LAUSR

Previous sequential-recommendation methods have been able to capture patterns of item characteristics that interact with the user. However, they modeled user behavior using a whole interaction sequence, despite possible changes in a user’s behavior over time, which can make some behaviors no longer relevant by the end of the user–item interaction period. That is, each item representation was derived from the influences of all items in the whole sequence (i.e. global representation) without considering item-adjacency factors that can affect the item characteristics during the interaction period (i.e. local representation). Furthermore, these methods modeled only user behavior, ignoring item behavior, which can involve patterns of user characteristics for users who interact with the item.

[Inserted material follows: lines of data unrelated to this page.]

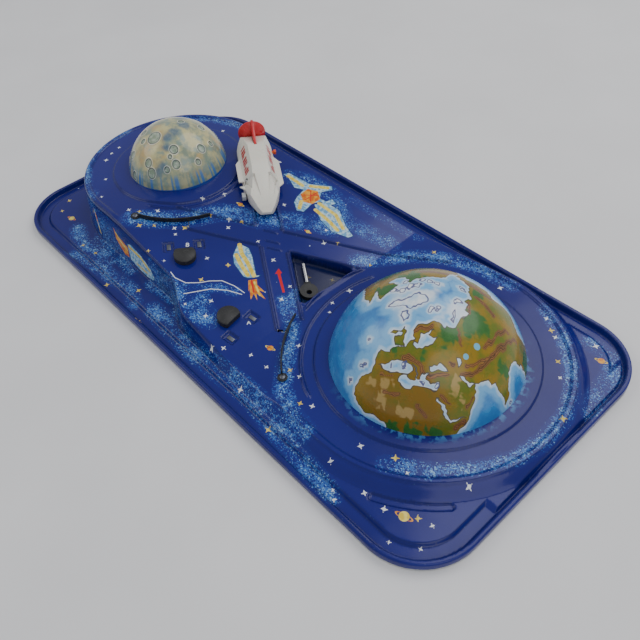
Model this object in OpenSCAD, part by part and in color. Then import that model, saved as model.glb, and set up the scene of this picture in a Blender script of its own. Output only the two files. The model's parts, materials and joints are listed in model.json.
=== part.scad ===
/* [Track board] */
// length of the pressed tin board, mm
board_l = 600; // [540:1:660]
// width of the pressed tin board, mm
board_w = 290; // [260:1:320]
// plan radius of the four board corners, mm
corner_r = 54; // [40:1:70]
// height of the rolled rim round the board, mm
rim_h = 9; // [7:0.5:12]
// level of the deck at the Moon end, mm
moon_z = 49; // [40:1:60]
// level of the deck at the Earth end, mm
earth_z = 14; // [11:1:20]
// tin sheet thickness as modelled, mm
sheet_t = 0.8; // [0.5:0.1:1.2]

/* [Planets] */
// radius of the Earth dome where it leaves the deck, mm
earth_r = 83; // [70:1:90]
// height of the Earth dome above the deck, mm
earth_h = 69; // [55:1:80]
// radius of the Moon dome where it leaves the deck, mm
moon_r = 52; // [44:1:58]
// height of the Moon dome above the deck, mm
moon_h = 47; // [38:1:52]

/* [Lanes] */
// clear width between the guide ribs of a lane, mm
lane_w = 21.6; // [20:0.2:24]
// height of the guide ribs, mm
rib_h = 1.5; // [1:0.1:2.5]

/* [Switches] */
// diameter of the black switch knobs, mm
knob_d = 21; // [18:0.5:24]
// height of the switch knobs, mm
knob_h = 6; // [4:0.5:8]
// height of the switch blades, mm
blade_h = 5; // [4:0.5:7]

/* [Rocket] */
// length of the rocket body, mm
body_l = 101; // [90:1:110]
// width of the rocket body, mm
body_w = 37; // [32:1:40]
// height of the roof above the deck, mm
body_top = 27; // [24:1:32]
// diameter of the driven rear wheels, mm
wheel_d = 14; // [12:0.5:16]
// diameter of the red tail nozzle, mm
nozzle_d = 29; // [24:1:32]

/* [Winding key] */
// diameter of the key bow, mm
bow_d = 17; // [14:0.5:20]
// length of the key shank, mm
shank_l = 25; // [18:1:30]

/* [Hidden] */
$fn = 96;
t = sheet_t;
ex = 165; ey = 9;            // centre of the Earth
mx = -182; my = 3;           // centre of the Moon
wmx = -183.5; wmy = 1;       // centre of the raised Moon end of the deck
earth_deck_r = 124;
moon_deck_r = 98;
ramp_a = -140;               // the ramp leaves the Moon level here
ramp_b = 52;                 // and reaches the Earth level here
ramp_deg = atan((moon_z - earth_z) / (ramp_b - ramp_a));
earth_R = (earth_r * earth_r + earth_h * earth_h) / (2 * earth_h);
moon_R = (moon_r * moon_r + moon_h * moon_h) / (2 * moon_h);
rib_w = 2.4;
rib_off = lane_w / 2 + rib_w / 2;
t1_deg = -31.8;              // plan heading of the track from Moon to Earth, rocket's lane
t2_deg = 33.8;               // plan heading of the second track
cross_x = -32.6; cross_y = 5.5;
knob_a_at = [15.5, -86, 10];               // x, y and heading of knob A
knob_b_at = [-66, -73, 148];               // the same of knob B
tab_x = 14.5; tab_y = 14.5;                // bracket tabs, from the knob axis
pa_x = 97; pa_y = -93;                     // pivot of blade A
pb_x = -138.3; pb_y = -79.1;               // pivot of blade B
leg_r = 53;                                // blade pivot to its working leg
throw_deg = 66;                            // knob travel
draw = 8.7;                                // link travel
crank_r = 8;
pin_r = 0.9;
blade_a_r = 122.6;                         // plan radius of the strip of each blade
blade_b_r = 93;
leg_a = 133.8;                             // heading from the pivot to the leg
leg_b = 44;
tray = [[-6.8, 7.2], [42, -24.2], [45.4, -22.6], [47.2, 37.2], [43.6, 39.2], [-3, 12.6], [-7.6, 9.3]];
tray_d = 9;
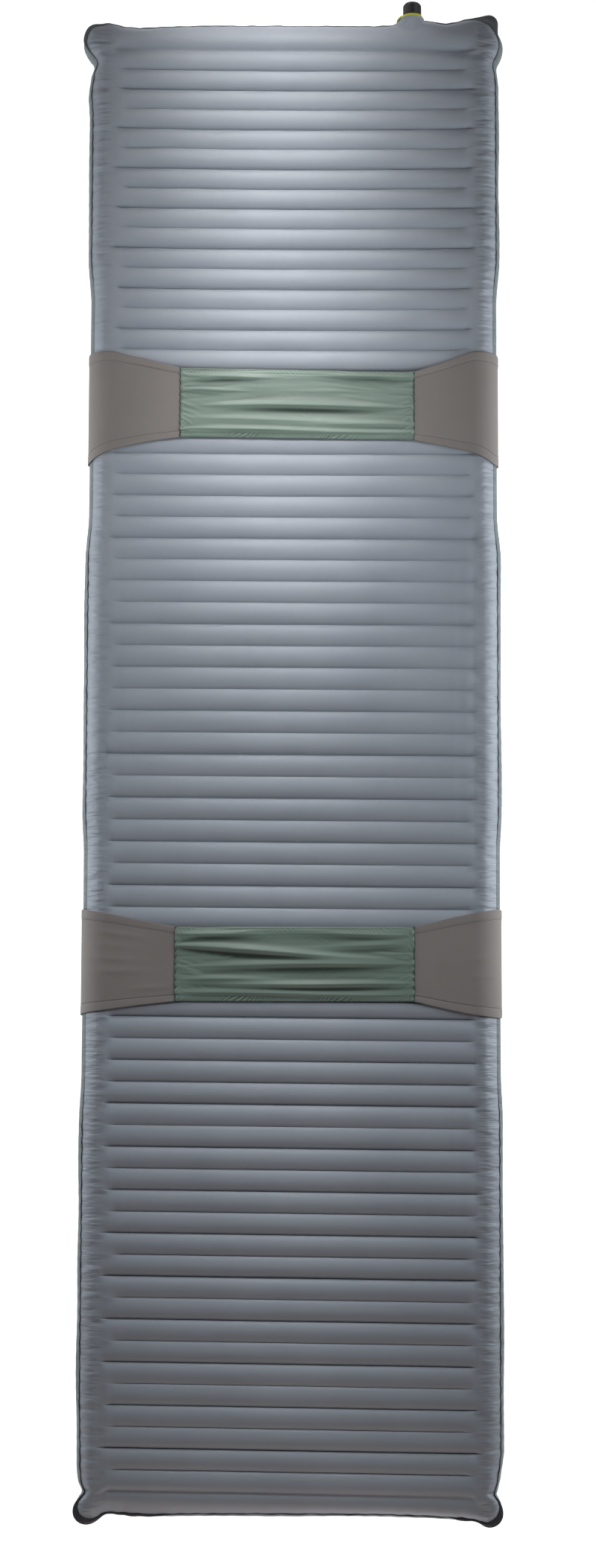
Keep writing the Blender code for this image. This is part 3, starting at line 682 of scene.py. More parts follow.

In this paper, we therefore propose a novel attentive local-interaction model for sequential recommendation called ARERec, which applies a region-embedding technique to both user and item historical sequences. The aim is to model user and item behavior over the user–item interaction sequence while considering local representations that contain specific characteristics of both user and item in the sequence. In this way, information is derived for corresponding periods that reflect more-specific reasons behind the interaction in the sequence. Moreover, to account for ratings and neighbor-related factors, we adopt the concept of neighbor-based collaborative filtering in our predictions. One issue is that neighbors have the same similarity levels for all users, resulting in similar predictions, even though there may be different user-specific information. To address this problem, we apply a multi-head attention mechanism to personalize each neighbor based on the user’s characteristics. Extensive experiments on three datasets demonstrate that ARERec consistently outperforms state-of-the-art sequential methods, including Recurrent Neural Networks and the attention-based methods (both unidirectional and bidirectional) HitRate and Normalized Discounted Cumulative Gain. Our experiments also show that ARERec provides superior results by considering interaction periods with local representation rather than the whole sequence using global representation.